Es ist also sinnvoll, sich zu überlegen, was dein Hund gerne hat oder tut - unabhängig davon, ob du als Mensch das toll findest oder nicht. Schreibe zehn davon auf, aus diesen Top Ten lässt sich wunderbar eine individuelle Belohnungsliste für deinen Hund ableiten. Nicht ganz klar wie? Hier ist meine Top-Ten-Liste von meinem Hund Rumo:

 

1. Bälle, grosse Bälle, kleine Bälle, Bälle mit Schur, Bälle die quietschen, Fussbälle, Tennisbälle, Bälle

2. Spielie tragen

3. In den Strahl des Gartenschlauchs beissen

4. Wasser im Allgemeinen

5. Sachen zerstören, vom Kissen über Klobürste, Hauptsache es fliegen die Fetzen

6. Buddeln

7. Rennen

8. Sachen „wegfinden“

9. Das Haus bewachen

10. Sich in Fuchsk*** wälzen

11. Einfach nur gucken

12. Schmüselen

13. H.R. Giger (die Katze) jagen

14. An Menschen hochspringen

15. Den Teller sauber lecken

Nicht aus allem lässt sich für mich eine Belohnung ableiten – so zum Beispiel möchte ich nicht, dass er unsere Katze jagt... auch nicht auf Signal. Und auch das mit der K*** muss nicht unbedingt sein. Punkte 2, 4, 6, 7 und 11 aber kann man wunderbar unter Signal setzen. Eine Highlight Belohnung für meinen Hund ist, wenn ich ihm sage, dass er nun „chosle“ dürfe, also mit Wasser spielen. Auch Vögel gucken ist super – „scan“ und Rumo bleibt wie angewurzelt stehen und schaut den Krähen zu. Anderes bietet mir tolle Beschäftigungen an Regentagen: einen mit Papier und einem Schweineohr gefüllten Karton zerrupft er mit Hingabe. Und ich bin sicher, das Schreddern macht ihm mehr Spass als am Schluss das ausgepackte Ohr zu fressen. Diese Art der Belohnung kann ich auch auf einen Spaziergang mitnehmen: ein paar Kekse in Haushaltspapier, eingepackt in einem alten Brotsäckchen – et voilà. Ausserdem habe ich eine Wasserpistole dabei. Allerdings nicht, um meinen Hund von etwas abhalten zu wollen. Sondern für eine Belohnung, die darin besteht, dass er in den Wasserstrahl beissen darf.

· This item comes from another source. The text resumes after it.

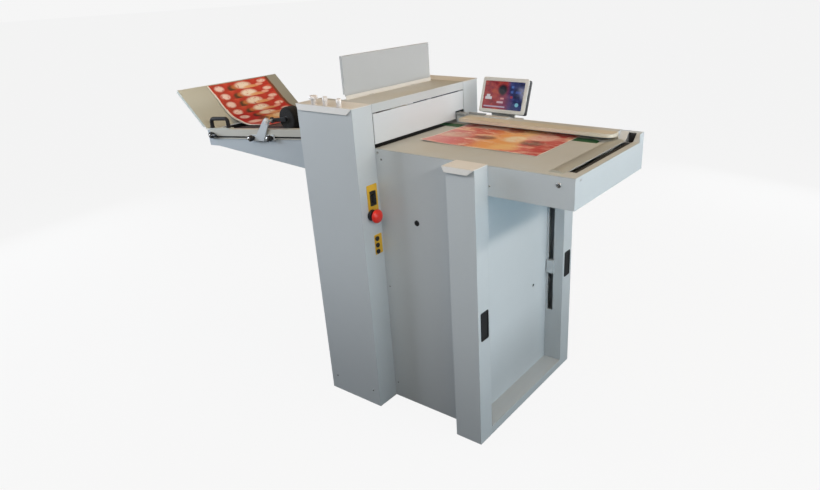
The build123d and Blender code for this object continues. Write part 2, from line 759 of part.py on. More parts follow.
face_normal = (0, -cos(display_lean), sin(display_lean))
face_plane = Plane(origin=on_display(0, 0, 0), x_dir=(1, 0, 0), z_dir=face_normal)
bezel = 13
screen_depth = 3
with BuildPart() as display_mount:
    mount_x = (display_x - 50, display_x + 50)
    block(mount_x, (table_rear - 26, table_rear), (rail_top, rail_top + 3))
    block(mount_x, (table_rear, table_rear + 3), (table_height + 4, rail_top + 3))
    block(mount_x, (table_rear + 3, pivot_y + 24), (table_height + 4, table_height + 8))
    rod_z(display_x, pivot_y + 5, 5.05, (table_height + 4, table_height + 8), Mode.SUBTRACT)
finish(display_mount, "display_mount")

post_z = table_height + 8
with BuildPart() as display_post:
    rod_z(display_x, pivot_y + 5, 5, (post_z - 4, post_z))
    rod_z(display_x, pivot_y + 5, 20, (post_z, post_z + 5))
    rod_z(display_x, pivot_y + 5, 9, (post_z + 5, pivot_z - 8))
    block((display_x - 74, display_x + 26), (pivot_y - 4, pivot_y + 2), (post_z + 1, pivot_z - 14))
    block((display_x - 14, display_x + 14), (pivot_y - 4, pivot_y + 14), (pivot_z - 10, pivot_z + 6))
    rod_x(pivot_y, pivot_z, 4, (display_x - 26, display_x + 26))
finish(display_post, "display_post")

with BuildPart() as display_housing:
    with BuildSketch(face_plane):
        RectangleRounded(display_width, display_tall, 8)
    extrude(amount=-display_thick)
    with BuildSketch(face_plane):
        RectangleRounded(display_width - 2 * bezel, display_tall - 2 * bezel, 3)
    extrude(amount=-screen_depth, mode=Mode.SUBTRACT)
    for lug in (-22, 15):
        lug_x = (display_x + lug, display_x + lug + 7)
        rod_x(pivot_y, pivot_z, 8, lug_x)
        with BuildSketch(Plane.YZ.offset(lug_x[0])):
            with BuildLine():
                back_high = on_display(0, 10, display_thick - 1)[1:]
                back_low = on_display(0, -10, display_thick - 1)[1:]
                pin_high = on_display(0, 6, pivot_reach)[1:]
                pin_low = on_display(0, -6, pivot_reach)[1:]
                Polyline(back_high, back_low, pin_low, pin_high, close=True)
            make_face()
        extrude(amount=7)
    rod_x(pivot_y, pivot_z, 4.05, (display_x - 24, display_x + 24), Mode.SUBTRACT)
finish(display_housing, "display_housing")

with BuildPart() as display_screen:
    with BuildSketch(face_plane.offset(-screen_depth)):
        RectangleRounded(display_width - 2 * bezel - gap, display_tall - 2 * bezel - gap, 3)
    extrude(amount=screen_depth - 1)
finish(display_screen, "display_screen")

# ================================================================== controls
plate_thick = 1.5
face = tower_right
upper_plate = ((-307.5, -259.5), (738, 838))
lower_plate = ((-292.5, -256.5), (592, 663))
with BuildPart() as label_plates:
    for y, z in (upper_plate, lower_plate):
        block((face, face + plate_thick), y, z)
    rod_x(stop_y, stop_z, 19.5, (face, face + plate_thick), Mode.SUBTRACT)
    block((face, face + plate_thick), (socket_y - switch_body[0] / 2, socket_y + switch_body[0] / 2),
          (switch_z - switch_body[1] / 2, switch_z + switch_body[1] / 2), Mode.SUBTRACT)
    for height in button_heights:
        rod_x(socket_y, height, button_hole, (face, face + plate_thick), Mode.SUBTRACT)
finish(label_plates, "label_plates")

button_face = face + plate_thick
with BuildPart() as switch_sockets:
    rod_x(stop_y, stop_z, 19, (face, face + 12))
    rod_x(stop_y, stop_z, barrel_radius, (face - 40, face))
    rod_x(stop_y, stop_z, 7, (face - 6, face + 12), Mode.SUBTRACT)
    block((button_face, button_face + 4), (socket_y - 13, socket_y + 13), (switch_z - 25, switch_z + 25))
    block((face - 22, button_face), (socket_y - 9, socket_y + 9), (switch_z - 18, switch_z + 18))
    block((button_face - 8, button_face + 4), (socket_y - 7.5, socket_y + 7.5),
          (switch_z - 16, switch_z + 16), Mode.SUBTRACT)
finish(switch_sockets, "switch_sockets")

stop_travel = 4
stop_head_radius = 20
stop_head = (16, 31)
with BuildPart() as stop_button:
    rod_x(stop_y, stop_z, stop_head_radius, (face + stop_head[0], face + stop_head[1]))
    fillet(stop_button.faces().sort_by(Axis.X)[-1].edges(), 9)
    chamfer(stop_button.faces().sort_by(Axis.X)[0].edges(), 2)
    rod_x(stop_y, stop_z, 6.9, (face - 6 + stop_travel + 0.5, face + stop_head[0]))
finish(stop_button, "stop_button")

rocker_axis_x = button_face + 1
rocker_top = button_face + 5.2
rocker_reach = 13.5
with BuildPart() as power_rocker:
    with BuildSketch(Plane.XZ.offset(-(socket_y + 7.2))):
        with BuildLine():
            Polyline((rocker_top, switch_z), (rocker_top + 1.4, switch_z + rocker_reach),
                     (rocker_axis_x - 1, switch_z + rocker_reach), (rocker_axis_x - 4, switch_z),
                     (rocker_axis_x - 1, switch_z - rocker_reach),
                     (rocker_top + 1.4, switch_z - rocker_reach), close=True)
        make_face()
    extrude(amount=14.4)
finish(power_rocker, "power_rocker")

for label, height in zip(("top_button", "middle_button", "bottom_button"), button_heights):
    with BuildPart() as push_button:
        rod_x(socket_y, height, button_hole - 0.1, (face - 8, button_face + 3.5))
        rod_x(socket_y, height, 7.5, (button_face + 3.5, button_face + 6.5))
        fillet(push_button.faces().sort_by(Axis.X)[-1].edges(), 1)
    finish(push_button, label)

knob_tops = (28, 28, 26)
for label, place, tall in zip(("left_knob", "middle_knob", "right_knob"), knob_places, knob_tops):
    with BuildPart() as adjuster_knob:
        rod_z(*place, knob_stem, (head_height - 30, head_height))
        rod_z(*place, knob_radius, (head_height + 0.2, head_height + tall))
        rod_z(*place, knob_stem, (head_height, head_height + 0.2))
        if label == "left_knob":
            rod_z(*place, knob_radius + 5, (head_height + tall - 11, head_height + tall))
        fillet(adjuster_knob.faces().sort_by(Axis.Z)[-1].edges(), 1)
    finish(adjuster_knob, label)

with BuildPart() as cover_screws:
    for x, y, z, radius, rise in (
        (table_end - 49, -side, table_height - 25, 8, 3.5),
        (tower_right + 22, -side, table_height - 34, 4, 1.2),
        (tower_right + 9, -side, table_height - 13, 4, 1.2),
        (right + 6, -side, skirt_bottom + 30, 3, 1),
    ):
        rod_y(x, z, radius, (y - rise, y))
    for x in (tower_right - 30, tower_right - 214):
        rod_y(x, 60, 3.5, (-tower_side - 1.5, -tower_side))
        rod_y(x, 60, 3.5, (tower_side, tower_side + 1.5))
finish(cover_screws, "cover_screws")

# ================================================================== sheets being folded
paper = 0.4
with BuildPart() as printed_sheet:
    block((-28, 415), (-101, 199), (belt_top, belt_top + paper))
finish(printed_sheet, "printed_sheet")

stack_y = (-120, 195)
stack_thick = 5
stack_gap = 0.6
curl_start = on_tray(28, stack_gap)
curl_end = on_delivery(585, belt_above + delivery_belt_thickness + stack_gap)
tail_end = on_delivery(440, belt_above + delivery_belt_thickness + stack_gap)
with BuildPart() as folded_sheets:
    with BuildSketch(Plane.XZ.offset(-stack_y[1])):
        with BuildLine():
            head_low = on_tray(tray_length - 6, stack_gap)
            head_high = on_tray(tray_length - 6, stack_gap + stack_thick)
            curl_high = on_tray(40, stack_gap + stack_thick)
            rest_high = on_delivery(555, belt_above + delivery_belt_thickness + stack_gap + stack_thick)
            tail_high = on_delivery(440, belt_above + delivery_belt_thickness + stack_gap + stack_thick)
            Polyline(rest_high, tail_high, tail_end, curl_end, curl_start, head_low, head_high, curl_high,
                     close=True)
        make_face()
    extrude(amount=stack_y[1] - stack_y[0])
finish(folded_sheets, "folded_sheets")
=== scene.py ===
import json
import math

import bmesh
import bpy
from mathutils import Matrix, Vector

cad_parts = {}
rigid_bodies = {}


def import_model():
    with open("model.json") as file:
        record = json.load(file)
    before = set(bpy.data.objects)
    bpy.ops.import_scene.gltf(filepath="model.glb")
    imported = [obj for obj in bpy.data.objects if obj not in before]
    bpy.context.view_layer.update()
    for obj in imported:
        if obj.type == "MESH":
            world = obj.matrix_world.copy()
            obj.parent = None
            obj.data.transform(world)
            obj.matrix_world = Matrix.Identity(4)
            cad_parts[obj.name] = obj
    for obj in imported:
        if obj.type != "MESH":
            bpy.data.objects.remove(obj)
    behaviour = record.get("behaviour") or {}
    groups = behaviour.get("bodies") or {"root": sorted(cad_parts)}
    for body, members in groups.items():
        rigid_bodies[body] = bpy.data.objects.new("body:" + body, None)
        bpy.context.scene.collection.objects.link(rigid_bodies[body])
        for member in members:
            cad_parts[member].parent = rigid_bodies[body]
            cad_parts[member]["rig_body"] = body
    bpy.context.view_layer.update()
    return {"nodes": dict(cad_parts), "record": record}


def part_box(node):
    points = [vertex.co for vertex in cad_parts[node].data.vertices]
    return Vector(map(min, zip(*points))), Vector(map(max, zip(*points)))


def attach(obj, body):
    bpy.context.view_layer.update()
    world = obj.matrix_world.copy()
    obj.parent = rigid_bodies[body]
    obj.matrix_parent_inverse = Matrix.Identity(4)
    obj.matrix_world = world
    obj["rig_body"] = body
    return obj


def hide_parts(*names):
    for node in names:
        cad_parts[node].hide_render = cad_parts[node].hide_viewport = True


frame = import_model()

nodes = frame["nodes"]


# ------------------------------------------------------------------ colours and shader helpers
def srgb(red, green, blue):
    """Linear colour from display values out of 255."""
    def linear(value):
        value = value / 255
        return value / 12.92 if value <= 0.04045 else ((value + 0.055) / 1.055) ** 2.4
    return linear(red), linear(green), linear(blue), 1.0


def scaled(colour, factor):
    return tuple(min(1.0, channel * factor) for channel in colour[:3]) + (1.0,)


class Shader:
    """Builds one node material step by step."""

    def __init__(self, name):
        self.material = bpy.data.materials.new(name)
        self.material.use_nodes = True
        self.tree = self.material.node_tree
        self.tree.nodes.clear()

    def put(self, socket, value):
        if isinstance(value, bpy.types.NodeSocket):
            self.tree.links.new(value, socket)
        else:
            socket.default_value = value

    def add(self, kind, inputs=None, **settings):
        node = self.tree.nodes.new("ShaderNode" + kind)
        for key, value in settings.items():
            setattr(node, key, value)
        for key, value in (inputs or {}).items():
            self.put(node.inputs[key], value)
        return node

    def math(self, operation, first, second=0.0, clamp=False):
        node = self.add("Math", {0: first, 1: second}, operation=operation, use_clamp=clamp)
        return node.outputs[0]

    def mix(self, factor, first, second):
        return self.add("Mix", {0: factor, 6: first, 7: second}, data_type="RGBA").outputs[2]

    def ranged(self, value, low, high, to_low=0.0, to_high=1.0, smooth=False):
        node = self.add("MapRange", {0: value, 1: low, 2: high, 3: to_low, 4: to_high},
                        interpolation_type="SMOOTHSTEP" if smooth else "LINEAR")
        return node.outputs[0]

    def place(self, stretch=(1, 1, 1)):
        coordinates = self.add("TexCoord").outputs["Object"]
        return self.add("Mapping", {"Vector": coordinates, "Scale": stretch}).outputs[0]

    def sheet_place(self):
        """Place on a mapped sheet: the whole coordinate, then its two shares from 0 to 1."""
        uv = self.add("TexCoord").outputs["UV"]
        shares = self.add("SeparateXYZ", {0: uv}).outputs
        return uv, shares[0], shares[1]

    def noise(self, vector, scale, detail=2.0, roughness=0.5, distortion=0.0):
        node = self.add("TexNoise", {"Vector": vector, "Scale": scale, "Detail": detail,
                                     "Roughness": roughness, "Distortion": distortion})
        return node.outputs[0]

    def ramp(self, value, stops):
        node = self.add("ValToRGB", {0: value})
        ramp = node.color_ramp
        while len(ramp.elements) < len(stops):
            ramp.elements.new(0.5)
        for element, (place, colour) in zip(ramp.elements, stops):
            element.position = place
            element.color = colour
        return node.outputs[0]

    def relief(self, height, strength, distance, **normal):
        inputs = {"Strength": strength, "Distance": distance, "Height": height, **normal}
        return self.add("Bump", inputs).outputs[0]

    def close(self, **inputs):
        """Principled surface from the given inputs."""
        names = {key.replace("_", " "): value for key, value in inputs.items()}
        surface = self.add("BsdfPrincipled", names)
        output = self.add("OutputMaterial")
        self.tree.links.new(surface.outputs[0], output.inputs[0])
        return self.material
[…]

Wichtig zu wissen und zu beachten: Eine Belohnung ist nicht für jedes Verhalten passend. Will ich Rumo streicheln, wenn er gerade im Ball-Spass-Modus ist, ernte ich einen "strafenden" Blick. Will ich ihn zur Belohnung rennen lassen, wenn er von einem Jagdausflug bei 30 Grad im Schatten zurück kommt, dann strafe ich ihn damit wohl eher.

 

Eben, wer will schon einen Kuss vom Chef?